For more than a year, Rep. Chris Collins repeatedly proclaimed his innocence and accused news media organizations of spreading lies when they reported his ties to an insider trading scandal.

"I am innocent of the charges," Collins said in a rare news conference two months ago. "Why would I ever even enter a plea deal? I'm innocent. I’ve committed no crimes."

Collins has now resigned his seat in Congress and is expected to plead guilty Tuesday for his involvement in the insider trading scheme.

In August 2018, Collins and his son were charged with securities and wire fraud, conspiracy and lying to the FBI. They were arrested in connection with an alleged insider trading scheme involving Innate Immunotherapeutics, an Australian biotech. A federal indictment revealed text messages, phone records and stock trades that prosecutors said showed Collins set off an insider trading scheme among his family and friends.

Since that time, he has professed his innocence to the media at least a dozen times.

"I am innocent, and I'm going to fight this right to the end in court, and I will be exonerated," he said in an interview with WIVB in September 2018.

"I am confident that I will be exonerated," he told WBEN radio that October.

Collins avoided news media whenever possible, criticized them when he couldn't, and even used his negative news coverage to generate campaign contributions from his supporters.

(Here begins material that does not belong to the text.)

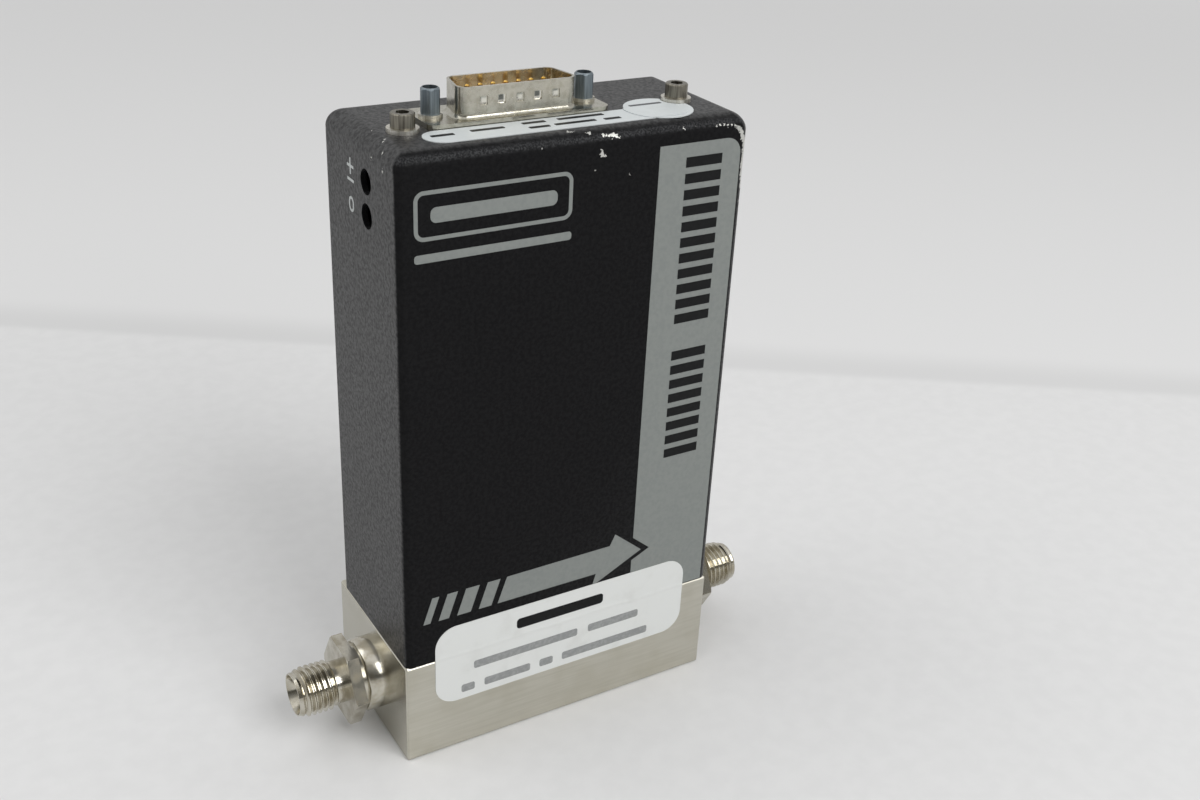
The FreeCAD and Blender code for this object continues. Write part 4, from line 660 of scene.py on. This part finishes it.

"Join us today and tell them we won't stand for their fake news," read one of at least two Collins fundraising messages.

With rare exceptions, he refused to speak with reporters from The Buffalo News and other news outlets.

In February 2017, he told WGRZ that the New York Times, CNN, Wall Street Journal and The Buffalo News published "not a shred of truth" and were "no longer legitimate news agencies" because they printed "outright lies, fabrications, distortions."

When asked who in the media was still legitimate, he couldn't name any.

"They get a bug up their you-know-what, and they just come at you," he told WGRZ anchor Scott Levin.

On election night last November, Collins stated that his campaign strategy to avoid local news media was rewarded by his re-election to office.

"I am innocent until proven guilty even though the press convicted me, dismembered me and burned me at the stake," he told a group of reporters. "If you read the 'fake' Buffalo News, you will see report after report. You would think they are on my opponent's payroll."

When asked by reporters on election night if he would serve his full term in light of his circumstances, he told reporters, "The thought that I would not fulfill my term is crazy."